The biggest opportunities in the state are offered by the millions of educated people like me who can organise people and workers into a mighty force. It is only when you depend on the english speaking,computer literate upper class you miss opportunities.We are all products of a universal education programme and we should insist only those Investors who are willing to employ our youth educated through SSLC syllabus and Government run colleges in Malayalam medium need to come here. Then we would be able to fight Globalisation, Privatisation and Corporate hegemony by creating more opportunities within our state.

You mean you want the State to address the people at the bottom of the pyramid?

No! At the bottom of the pyramid there are only dead people, Pharoes I think?

You do get to the root of the issue very easily don't you? Next question - What do you think are the threats to our State?

The threat is everywhere. Global Trade, Disinvestment,High prices,Education reform and the wasteful ID Card project. This government is destroying the Kerala Model. The threat comes from both the Center and the State Governments. If they want accountability,performance, transparency in public sevice they are trying to mimic the corporate ethics. Democracy is not about that! The true democracy should be the Corpoate sector trying to mimic the Government.

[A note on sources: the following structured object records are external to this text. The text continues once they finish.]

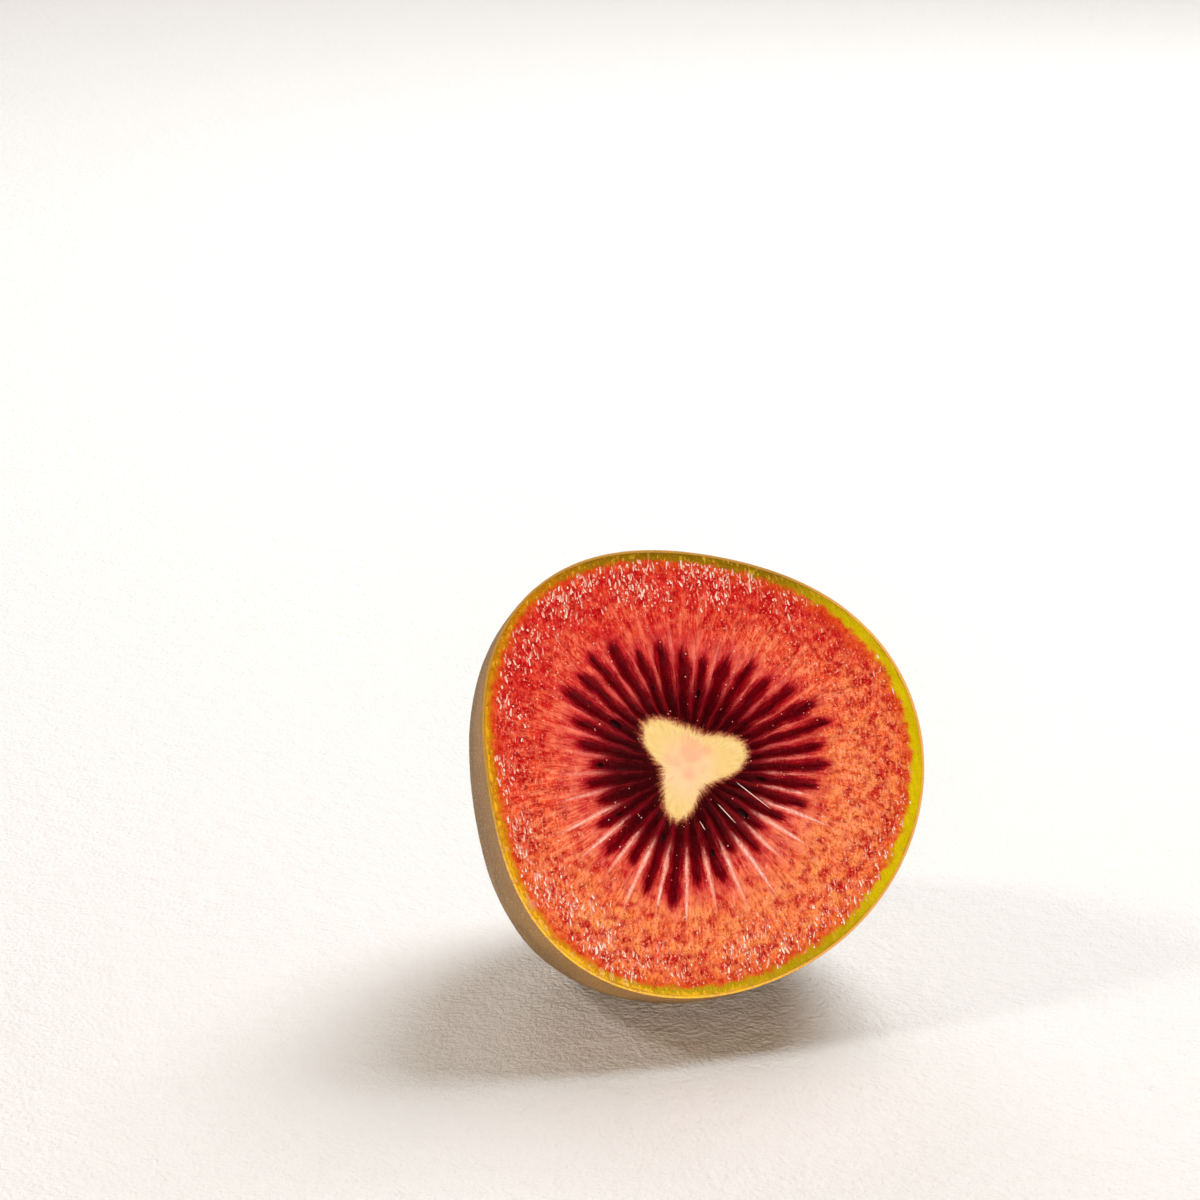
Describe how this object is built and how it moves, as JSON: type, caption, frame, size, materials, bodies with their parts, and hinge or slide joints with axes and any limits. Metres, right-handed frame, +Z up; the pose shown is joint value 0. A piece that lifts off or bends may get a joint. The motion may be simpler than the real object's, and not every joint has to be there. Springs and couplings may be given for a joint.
{
  "type": "kiwi fruit",
  "caption": "Half of a red-fleshed kiwi fruit, cut straight across, lying on its side with the cut face leaning back; shows flesh, seed rays, core and stem end.",
  "frame": {"origin": "middle of the small flat spot on the fruit's side that it rests on", "axes": "+Z up; the cut face looks towards -Y and leans back 30 degrees from upright; +X to the right of the cut face as seen from the front"},
  "size_m": [0.0498, 0.0452, 0.0498],
  "materials": {
    "flesh": "wet coral-red flesh, finely speckled, with dark red seed rays",
    "skin": "matt olive-brown skin with a fine short fuzz",
    "core": "pale cream, matt and moist",
    "seed": "black, glossy and wet",
    "stem_scar": "dry brown bark, papery at the sepals"
  },
  "bodies": {
    "root": {"kiwi_half": "flesh"}
  },
  "joints": []
}
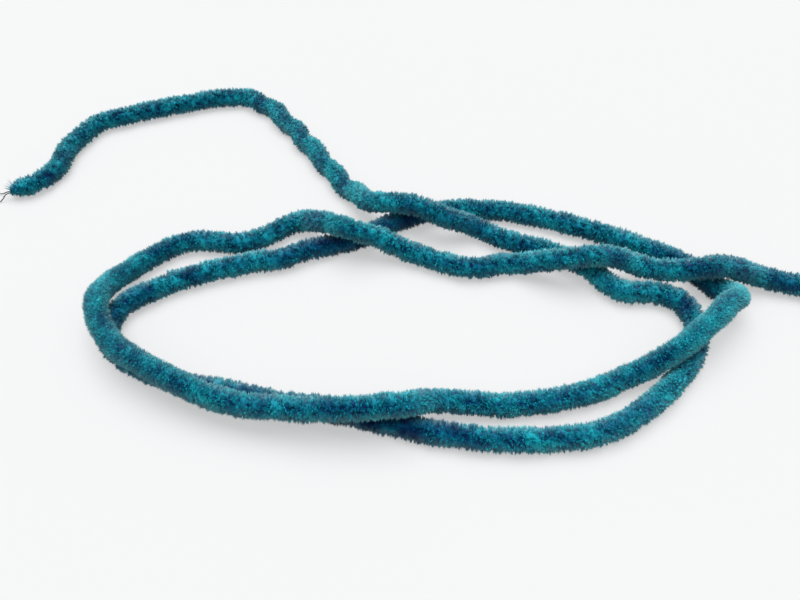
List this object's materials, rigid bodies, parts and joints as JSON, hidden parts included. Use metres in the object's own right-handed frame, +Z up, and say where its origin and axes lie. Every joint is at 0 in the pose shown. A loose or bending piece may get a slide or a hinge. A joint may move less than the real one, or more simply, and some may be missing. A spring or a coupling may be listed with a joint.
{
  "type": "chenille yarn",
  "caption": "Length of thick, soft chenille yarn with a dense short pile, lying in two loose loops that cross over each other, with one frayed cut end showing its core threads",
  "frame": {"origin": "on the surface that the yarn rests on, below the middle of its bounding box", "axes": "+X along the two loops from the frayed end towards the far cut end, +Y across them from the near strands to the far ones, +Z up from the surface"},
  "size_m": [0.2399, 0.1252, 0.0119],
  "materials": {
    "chenille_pile": "dense velvety pile, matt with a soft sheen, mottled from navy teal to light turquoise",
    "core_thread": "thin dark spun thread, matt"
  },
  "bodies": {
    "root": {"yarn": "chenille_pile", "core_thread_far": "core_thread", "core_thread_near": "core_thread"}
  },
  "joints": []
}
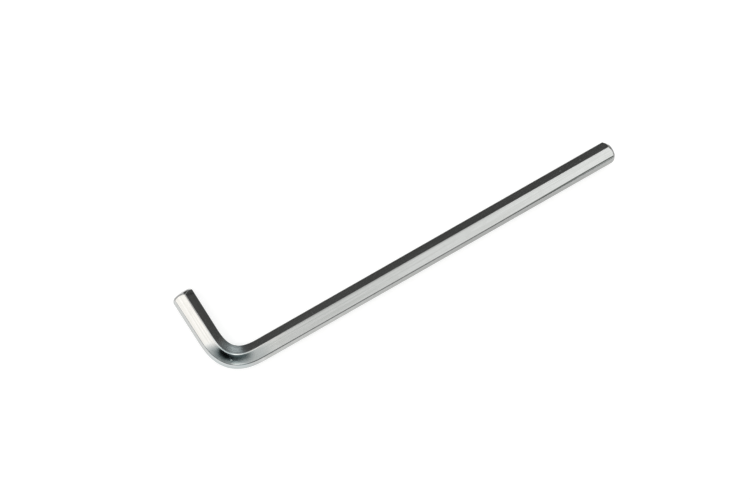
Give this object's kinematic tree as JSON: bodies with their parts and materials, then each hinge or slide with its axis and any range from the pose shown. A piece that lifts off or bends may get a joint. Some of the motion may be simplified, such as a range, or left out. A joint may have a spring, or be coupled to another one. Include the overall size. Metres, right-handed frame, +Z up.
{
  "type": "long hex key",
  "caption": "Hexagonal steel bar bent square, with a long and a short arm and chamfered ends, for turning hexagon socket screws.",
  "frame": {"origin": "centre of the overall box at its bottom, on the surface that the key lies on", "axes": "+X along the long arm away from the bend, +Y along the short arm away from the bend, +Z up, square to the plane of the bend"},
  "size_m": [0.224, 0.05, 0.01],
  "materials": {
    "plated_steel": "bright nickel plate over drawn bar, fine drawing lines along the bar"
  },
  "bodies": {
    "root": {"hex_key": "plated_steel"}
  },
  "joints": []
}
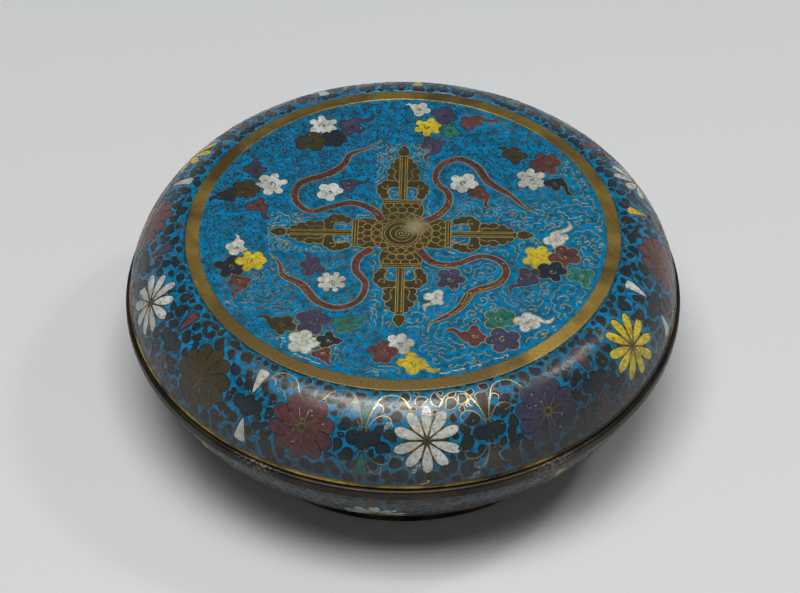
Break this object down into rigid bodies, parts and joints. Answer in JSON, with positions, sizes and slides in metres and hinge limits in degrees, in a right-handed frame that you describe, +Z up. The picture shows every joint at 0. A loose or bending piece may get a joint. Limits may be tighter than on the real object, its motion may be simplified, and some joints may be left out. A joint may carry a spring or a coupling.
{
  "type": "cloisonne enamel box with a lift-off lid",
  "caption": "Round enamelled box with a low domed lid that lifts off, gilt copper rims and a foot ring, hollow and empty.",
  "frame": {"origin": "centre of the foot ring's underside, on the ground", "axes": "+Z up through the middle of the lid; the lid's crossed thunderbolt has its arms along X and Y"},
  "size_m": [0.1526, 0.1526, 0.0577],
  "materials": {
    "enamel": "polished cloisonne enamel, turquoise ground",
    "gilt_copper": "worn fire gilding, tarnished"
  },
  "bodies": {
    "root": {"foot_ring": "gilt_copper", "base_body": "enamel", "base_rim": "gilt_copper", "lid_rim": "gilt_copper", "lid_body": "enamel", "lid_ring": "gilt_copper"}
  },
  "joints": []
}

You know, when your wife asked me to grant you an appointment, I thought a routine consult and a cake walk. To be honest with you let me confess I have never met another person who looks at life through the wrong hole in the body! I pray the readers of this blog retrofit their vision to yours! Thanks a lot, we'll meet again often! And in parting let me say you have set the bar very high!!

Thank you Sir, We must meet there sometime. The Bar is not so high, Just two steps from the Main Road.